COS 84-2 - Identifying significant trophic interaction modifications for the population dynamics of ecological communities

Wednesday, August 8, 2018: 1:50 PM
254, New Orleans Ernest N. Morial Convention Center
J. Christopher D. Terry1, Michael B. Bonsall1 and Rebecca J. Morris2, (1)Department of Zoology, University of Oxford, Oxford, United Kingdom, (2)Biological Sciences, University of Southampton, Southampton, United Kingdom
Background/Question/Methods

Trophic interaction modifications occur when a consumer-resource interaction is affected by an additional species. They have been well established as being both widespread and to have the potential to exert significant dynamic impacts on ecological communities. Despite increasing calls to incorporate these effects into our understanding of population dynamics, progress has been slow. Because of the sheer number of possible effects, prioritization of the interaction modifications that are likely to have the greatest dynamic impact would be highly valuable.

We have developed a set of new metrics to describe the strength and topology of interaction modifications within the context of the wider system. Using population dynamic models of artificial communities with randomly distributed interaction modifications we investigated the ability of these metrics to identify critical interaction modifications.

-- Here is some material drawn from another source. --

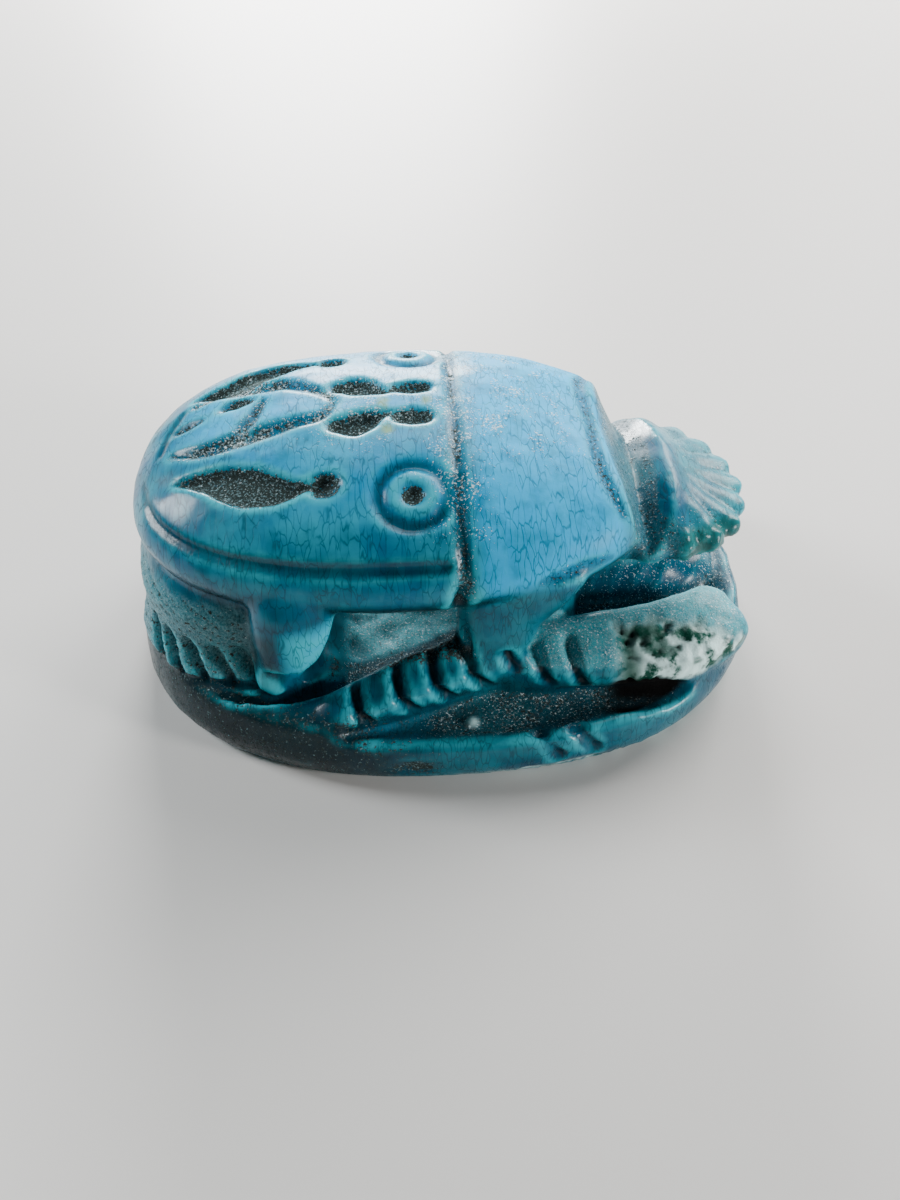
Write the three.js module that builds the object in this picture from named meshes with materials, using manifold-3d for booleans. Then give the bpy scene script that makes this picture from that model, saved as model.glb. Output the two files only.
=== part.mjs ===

Our approach tested how a reduced model, including only a subset of interaction modifications (selected by a particular metric), was able to represent the ‘true’ dynamics of the system containing all interaction modifications.

Results/Conclusions

We found a number of properties that consistently identified a subset of interaction modifications that could predict both the directional response to press perturbations and the local stability of the community better than a random subset of interaction modifications. Structural properties of key interaction modifications include low density modifier species, the modification of high biomass flux interactions, and modifications directed ‘down’ the web from top predators. Direct measures of modification strength are also valuable metrics, as quantified by the influence of the modifier density on either the interactor species growth rates or the underlying direct interaction strength. By contrast, the centrality of the interaction being modified and trophic distance between the modifier and the interactors had comparatively little significance.

This theoretical work demonstrates that analysis of interaction modifications can be tractable at the network scale. It allows us to make preliminary suggestions of where experimental emphasis should be placed in practical efforts to understand the effect of interaction modifications in ecological communities.